Voor mijzelf is toekomstbestendigheid een belangrijke drijfveer, zoals duurzaamheid en het welzijn van mensen. Breaam en Well zie ik als een belangrijke graadmeter voor het behoud van toekomstige waarde. Vooral hoge classificeringen bieden een goede garantie, alleen vraagt dat ook om extra investeringen. Ik maak regelmatig mee dat bedrijven daarvan afzien. Dan blijf je als architect in de rol van uitvoerder steken, en je bent minder de business partner. Terwijl dat nu hard nodig is, wil je met de klimaatdoelstellingen tijdloze gebouwen realiseren die hun waarde behouden.

Werken met business cases

Want veel draaide de afgelopen decennia om efficiency. Dat lees je nu af aan de inflexibiliteit van kantoorgebouwen. Gelukkig ervaar ik steeds meer uitzonderingen. Canon liet ons over de business case meedenken voor hun nieuwe hoofdkantoor. We maakten een knip tussen de fit-out voor de korte termijn (10 jaar) en een royaal- en flexibel casco voor de verre toekomst. De businesscase kwam in het ontwerpproces werkenderwijs tot stand en de investeringsdilemma’s losten we samen op.

BNA value assesment

Mij ligt die rol wel, wat dat betreft komt de ontwikkeling van het ‘value instrumentatrium’ door de BNA goed van pas. Zolang het in de beroepsgroep geen acquisitie tool wordt, maar aansluit op een intrinsieke motivatie voor een sociale- of circulaire wereld. Het helpt in ieder geval om mijn rol verder te versterken, waarvoor ik overigens ook andere mogelijkheden zie. Laatst was ik verrast toen ons klantonderzoek uitwees hoe wij als bureau waarde creëren met onze stakeholderaanpak.
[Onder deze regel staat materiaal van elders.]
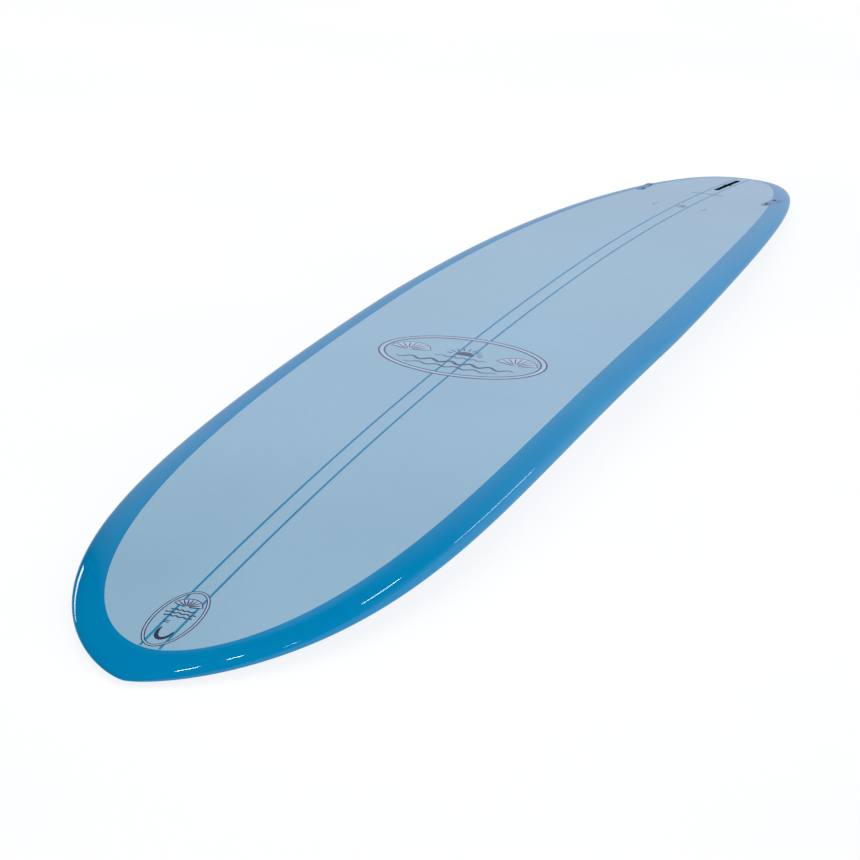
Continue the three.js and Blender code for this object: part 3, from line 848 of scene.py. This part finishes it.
# %% Side boxes and grub screws
def side_box(hand, name):
    place = side_frame(hand)
    body = block(SIDE_BOX["length"], SIDE_BOX["width"], -SIDE_BOX["depth"], 0, True)
    openings = []
    for end in (1, -1):
        tab_place = (end * TAB_SLOT["along"], hand * TAB_SLOT["across"])
        grub_place = (end * GRUB["along"], hand * GRUB["across"])
        slot = block(TAB_SLOT["length"], TAB_SLOT["width"], -TAB_SLOT["depth"], CLEAR, True, tab_place)
        reach, floor = GRUB["radius"] + GAP, GRUB["bottom"] - GAP
        bore = turned(post(reach, floor, CLEAR), grub_place)
        openings += [set_in(slot, place), set_in(bore, place)]
    for x in range(-4 * CUT_EVERY, 4 * CUT_EVERY + 1, CUT_EVERY):
        everything = body.verts[:] + body.edges[:] + body.faces[:]
        bmesh.ops.bisect_plane(body, geom=everything, dist=1e-4, plane_co=(x, 0, 0), plane_no=(1, 0, 0))
    make_piece(f"side_box_{name}", set_in(body, place, BOTTOM), PALE_PLASTIC,
               replaces=[f"side_fin_box_{name}"], cuts=openings, sharp=30)


def grub_screw(hand, name, end, end_name):
    place, middle = side_frame(hand), (end * GRUB["along"], hand * GRUB["across"])
    core, top, bottom = GRUB["radius"] - 0.3, GRUB["top"], GRUB["bottom"]
    thread = threaded(GRUB["radius"], 0.8, bottom + 0.4, top - 0.3)
    point = [(0, bottom), (core - 0.4, bottom)]
    barrel = turned([*point, *thread, (core - 0.2, top), (0, top)], middle)
    key = turned(post(HEX_KEY["radius"], top - HEX_KEY["depth"], 0), middle, steps=6)
    make_piece(f"grub_{name}_{end_name}_turned", set_in(barrel, place), STEEL, f"grub_{name}_{end_name}",
               [f"grub_screw_{name}_{end_name}"], cuts=[set_in(key, place)], sharp=35)


for hand, name in ((-1, "left"), (1, "right")):
    side_box(hand, name)
    for end, end_name in ((1, "front"), (-1, "rear")):
        grub_screw(hand, name, end, end_name)

# %% [markdown]
# ## Leash plug and vent plug
#
# Both are turned shapes, so a profile is spun round the plug's axis. The leash plug is a cup
# with a steel bar across it, which the leash's cord is tied to. The vent lets air out of the
# foam in the sun: a slotted screw closes it, and a rubber ring under the head keeps water out.

# %% Turn the plugs
wall, hollow, base = LEASH["radius"], LEASH["hollow"], -LEASH["depth"]
cup_floor = base + LEASH["floor"]
cup_outside = [(0, base), (wall - 0.6, base), (wall, base + 0.6), (wall, -0.3), (wall - 0.3, 0)]
cup_inside = [(hollow + 0.5, 0), (hollow, -0.5), (hollow, cup_floor + 1), (hollow - 1, cup_floor)]
cup_profile = [*cup_outside, *cup_inside, (0, cup_floor)]
BAR = {"radius": 1.6, "reach": 13, "depth": 5}
shaft, reach = BAR["radius"], BAR["reach"]
bar_end = [(shaft, reach - 0.4), (shaft - 0.4, reach), (0, reach)]
bar = turned([(radius, -along) for radius, along in reversed(bar_end)] + bar_end, steps=32)
bar_hole = turned(post(shaft + GAP, -reach - 0.5, reach + 0.5), steps=32)
lie_across = Matrix.Translation((0, 0, -BAR["depth"])) @ Matrix.Rotation(math.radians(90), 4, "X")
for rod in (bar, bar_hole):
    bmesh.ops.transform(rod, matrix=lie_across, verts=rod.verts)
make_piece("leash_cup", set_in(turned(cup_profile), leash_frame, DECK), BLACK_PLASTIC,
           replaces=["leash_plug_cup"], cuts=[set_in(bar_hole, leash_frame)])
make_piece("leash_bar", set_in(bar, leash_frame), STEEL, replaces=["leash_plug_bar"])

wall, bore, base = VENT["radius"], VENT["bore"], -VENT["depth"]
recess, ledge = VENT["recess"], -VENT["recess_depth"]
vent_outside = [(bore, base), (wall - 0.4, base), (wall, base + 0.4), (wall, -0.3), (wall - 0.3, 0)]
vent_inside = [(recess + 0.4, 0), (recess, -0.4), (recess, ledge), (bore, ledge), (bore, base)]
vent_profile = vent_outside + vent_inside
make_piece("vent_body", set_in(turned(vent_profile), vent_frame, DECK), BLACK_PLASTIC,
           replaces=["vent_plug_body"])
VENT_SCREW = {"radius": 4, "head": 6.2, "seat": -2.7, "top": -0.5, "tip": -13}
radius, head, seat, top, tip = (VENT_SCREW[key] for key in ("radius", "head", "seat", "top", "tip"))
shank = [(0, tip), (radius - 0.8, tip), *threaded(radius, 1.2, tip + 0.4, seat - 0.7), (radius, seat)]
head_side = [(head - 0.2, seat), (head, seat + 0.2), (head, top - 0.5)]
head_top = [(head - 0.3, top - 0.1), (head - 0.7, top), (0, top)]
vent_screw = turned(shank + head_side + head_top)
make_piece("vent_screw_turned", set_in(vent_screw, vent_frame), BLACK_PLASTIC, "vent", ["vent_screw"],
           cuts=[set_in(block(18, 1.4, -1.6, CLEAR), vent_frame)], sharp=35)
O_RING = {"radius": 5.2, "section": 0.75, "middle": -3.8}
section = [
    (O_RING["radius"] + O_RING["section"] * math.cos(a), O_RING["middle"] + O_RING["section"] * math.sin(a))
    for a in (math.tau * k / 16 for k in range(17))
]
make_piece("vent_ring", set_in(turned(section), vent_frame), RUBBER, "vent", ["vent_o_ring"],
           sharp=80)

# %% [markdown]
# ## Inside the board
#
# The foam halves, the stringer and the dense blocks are hidden under the laminate, but the part
# can be taken to pieces, so they get a finish too. Their frame solids are kept as they are.
# Blown foam shows tiny cells. The stringer is sawn wood with its grain along the board.

# %% Foam and wood
def foam(name, colour, shade, cells):
    material, shader, place = new_material(name, Specular_IOR_Level=0.15)
    cell = place.node("ShaderNodeTexVoronoi", Vector=place, Scale=cells)
    drift = place.noise(9.0, 3.0)
    feed(
        shader,
        Base_Color=(drift.between(0.3, 0.7) * 0.6 + cell * 0.4).mix(colour, shade),
        Roughness=drift.between(0.3, 0.7) * 0.1 + 0.82,
        Normal=bump(cell, 0.4, 0.0004),
    )
    return material


WHITE_FOAM = foam("blown white foam", rgb(242, 240, 230), rgb(226, 221, 204), 900.0)
DENSE_FOAM = foam("dense yellow foam", rgb(219, 203, 164), rgb(198, 178, 132), 1600.0)

WOOD, wood_shader, wood_place = new_material("stringer wood", Specular_IOR_Level=0.25)
sawn = wood_place.stretched(0.35, 6.0, 6.0)
across_grain = {"bands_direction": "Z"}
rings = sawn.node("ShaderNodeTexWave", across_grain, 1, Vector=sawn, Scale=9.0, Distortion=6.0, Detail=3.0)
pores = wood_place.stretched(4.0, 160.0, 160.0).noise(12.0, 3.0)
feed(
    wood_shader,
    Base_Color=(rings * 0.7 + pores * 0.3).mix(rgb(214, 174, 118), rgb(156, 108, 62)),
    Roughness=pores.between(0.3, 0.7) * 0.2 + 0.55,
    Normal=bump(pores, 0.3, 0.0003),
)
INSIDE = {
    WHITE_FOAM: ["foam_core_left", "foam_core_right"],
    DENSE_FOAM: ["fin_box_foam", "side_box_foam_left", "side_box_foam_right", "leash_plug_foam"],
    WOOD: ["stringer", "stringer_tail_end"],
}
for material, names in INSIDE.items():
    for name in names:
        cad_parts[name].data.materials.clear()
        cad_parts[name].data.materials.append(material)
    print(material.name, "on", ", ".join(names))

# %% [markdown]
# ## Floor, light and camera
#
# The board lies on its deck on a pale floor, which gives off most of its own light and so holds
# only a faint shadow. A gloss surface shows whatever is around it, so the light that shapes the
# colour and the light that is reflected are kept apart, as a studio does with flags. A wide
# overhead sun and the floor light the board but leave no reflection, and small lamps draw the
# short bright lines on the rail. In the gloss the sky is two soft walls, one beyond the tail and
# one beside the board, with a narrow doorway next to the first. They veil the far end and the
# rail's edge and leave the near end deep.

# %% Floor
floor_mesh = bmesh.new()
bmesh.ops.create_grid(floor_mesh, x_segments=1, y_segments=1, size=30)
floor = object_from("floor", floor_mesh)
FLOOR, floor_shader, floor_place = new_material(
    "pale floor", Specular_IOR_Level=0.0, Emission_Strength=0.86
)
clouds = floor_place.noise(0.8, 2.0).between(0.3, 0.7)
feed(
    floor_shader,
    Base_Color=clouds.mix(rgb(106, 106, 108), rgb(101, 101, 104)),
    Emission_Color=clouds.mix(rgb(255, 255, 255), rgb(253, 254, 255)),
    Roughness=floor_place.noise(2.0).between(0.3, 0.7) * 0.1 + 0.85,
)
floor.data.materials.append(FLOOR)
floor.visible_glossy = False


# %% Lamps and world
def softbox(name, place, aim, size, power):
    """A small lamp that shows in the gloss as a bright line."""
    data = bpy.data.lights.new(name, "AREA")
    data.shape = "RECTANGLE"
    data.size, data.size_y = size
    data.energy = power
    lamp = bpy.data.objects.new(name, data)
    scene.collection.objects.link(lamp)
    lamp.location = place
    lamp.rotation_euler = (Vector(aim) - Vector(place)).to_track_quat("-Z", "Y").to_euler()
    return lamp


sun_data = bpy.data.lights.new("overhead", "SUN")
sun_data.energy, sun_data.angle = 0.9, math.radians(70)
overhead = bpy.data.objects.new("overhead", sun_data)
scene.collection.objects.link(overhead)
overhead.rotation_euler = (math.radians(12), math.radians(-16), 0)
overhead.visible_glossy = False
# Each lamp: where it stands, what it is aimed at, its width and height, and its power.
LAMPS = {
    "nose_lamp": ((0.40, -0.62, 3.20), (1.40, 0.07, 0.0), (0.22, 0.10), 1.7),
    "second_lamp": ((0.08, -0.33, 3.20), (1.36, 0.11, 0.0), (0.16, 0.08), 1.0),
    "third_lamp": ((0.37, 0.93, 3.10), (1.29, 0.17, 0.03), (0.06, 0.20), 0.7),
    "fourth_lamp": ((-0.94, 0.19, 2.73), (1.13, 0.22, 0.05), (0.06, 0.36), 1.1),
    "fifth_lamp": ((-1.72, 1.02, 2.14), (0.88, 0.26, 0.06), (0.09, 0.80), 1.3),
    "side_strip": ((-0.38, -3.07, 0.97), (1.30, -0.16, 0.03), (1.00, 0.30), 5.0),
}
for name, lamp in LAMPS.items():
    softbox(name, *lamp)

world = bpy.data.worlds.new("studio")
scene.world = world
world.use_nodes = True
tree = world.node_tree
sky = Socket(tree, tree.nodes.new("ShaderNodeTexCoord").outputs["Generated"])
ahead, beside, up = (sky.node("ShaderNodeSeparateXYZ", output=k, Vector=sky) for k in range(3))
far_wall = (0.68 + up.between(0.1, 0.3) * 0.12) * (1 - up.between(0.45, 0.75))
far_wall = far_wall * (1 - ahead.between(-0.76, -0.62))
side_wall = beside.between(0.1, 0.4) * (1 - up.between(0.65, 0.85)) * 0.95
doorway = beside.between(-0.5, -0.42) * (1 - beside.between(-0.34, -0.25))
doorway = doorway * (1 - ahead.between(-0.66, -0.58)) * (1 - up.between(0.7, 0.85)) * 0.5
under = (1 - up.between(-0.02, 0.02)) * 0.6
walls = sky.maths("MAXIMUM", far_wall, side_wall)
glow = sky.maths("MAXIMUM", walls, sky.maths("MAXIMUM", doorway, under))
wash = 0.43 + beside.between(0.1, 0.8) * 1.1 + (1 - beside.between(-0.9, -0.2)) * 0.3
to_camera, to_colour, to_gloss = (sky.node("ShaderNodeLightPath", output=k) for k in (0, 2, 3))
strength = to_camera + to_colour * wash + to_gloss * glow
tint = to_gloss.mix(rgb(255, 255, 255), rgb(222, 232, 255))
tree.links.new(tint.link, tree.nodes["Background"].inputs["Color"])
tree.links.new(strength.link, tree.nodes["Background"].inputs["Strength"])
world.cycles.sampling_method = "NONE"

# %% Camera
CAMERA_PLACE = Vector((3.6572, 1.3664, 1.3405))
YAW, PITCH, ROLL = -2.73751, -0.3638, 0.02305
camera_data = bpy.data.cameras.new("camera")
camera_data.lens, camera_data.sensor_width = 93.48, 36
camera = bpy.data.objects.new("camera", camera_data)
scene.collection.objects.link(camera)
look = Vector((math.cos(PITCH) * math.cos(YAW), math.cos(PITCH) * math.sin(YAW), math.sin(PITCH)))
level_right = look.cross(Vector((0, 0, 1))).normalized()
level_up = level_right.cross(look)
camera_right = level_right * math.cos(ROLL) + level_up * math.sin(ROLL)
camera_up = camera_right.cross(look)
camera_turn = Matrix((camera_right, camera_up, -look)).transposed().to_4x4()
camera.matrix_world = Matrix.Translation(CAMERA_PLACE) @ camera_turn
scene.camera = camera
print("camera at", tuple(CAMERA_PLACE))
Co-creatie voor communities

Ik zie dat de behoefte aan stakeholdermanagement toeneemt, mogelijk is het krachtenveld aan belangen rond de klimaatdoelstellingen een verklaring. Gebouwen maken deel uit van de bedrijfsreputatie en zijn bepalend voor het community-gevoel. Voor architecten is daar met co-creatie een belangrijke rol weggelegd. Wat heb je nodig op je werkplek? Door een continue dialoog voelen mensen zich gezien en apetrots als een kantoor eenmaal staat. Het bedrijf is onder haar stakeholders bovendien heel wat ambassadeurs rijker.

Natuurlijke elementen

Co-creatie brengt mij door de jaren heen steeds meer inzicht in de universele behoefte op de werkvloer. Het was voor mij geen verassing in coronatijd dat werkend Nederland meer ‘clubhuis’ op kantoor wilde. Ik sta al langer op de bres voor meer ontmoetingsplek en clubgevoel in bedrijfsgebouwen. Omdat ik geloof dat dit de onderlinge samenwerking stimuleert. Voor zo’n ‘sociale werkomgeving’ heb je meer natuurlijke elementen nodig. Groen maakt een werkomgeving uitnodigend, het verhoogt de werksfeer en nodigt uit tot samenwerking. Daarvan wordt een gebouw meteen een stuk menselijker en gezonder.

Rendement

In sommige sectoren valt daarmee winst te behalen, zoals de wereld van ‘research & development’. Van oudsher heb je daar bijvoorbeeld laboratoriumgebouwen zonder echte ontmoetings-mogelijkheden. Terwijl uit die ontmoeting juist kennisuitwisseling ontstaat, dat is een belangrijke randvoorwaarde voor innovaties. Laatst las ik dat het coronavaccin werd uitgevonden toen twee professoren elkaar op de wandelgangen spontaan tegenkwamen. Dat rendement van informele ontmoeting is heel herkenbaar in de cleanrooms en laboratoria die wij ontwerpen. Ooit ontdekte ik het economische belang daarvan toen we zo’n gebouw ontwikkelden voor DSM. We dachten mee over de optimalisatie van R&D-processen en de sociale kant van het gebouw. Hun positieve reacties waren veelzeggend. De sociale en economische waarde van het ontwerp was winst en sindsdien weet ik hoeveel ik als business partner het verschil kan maken.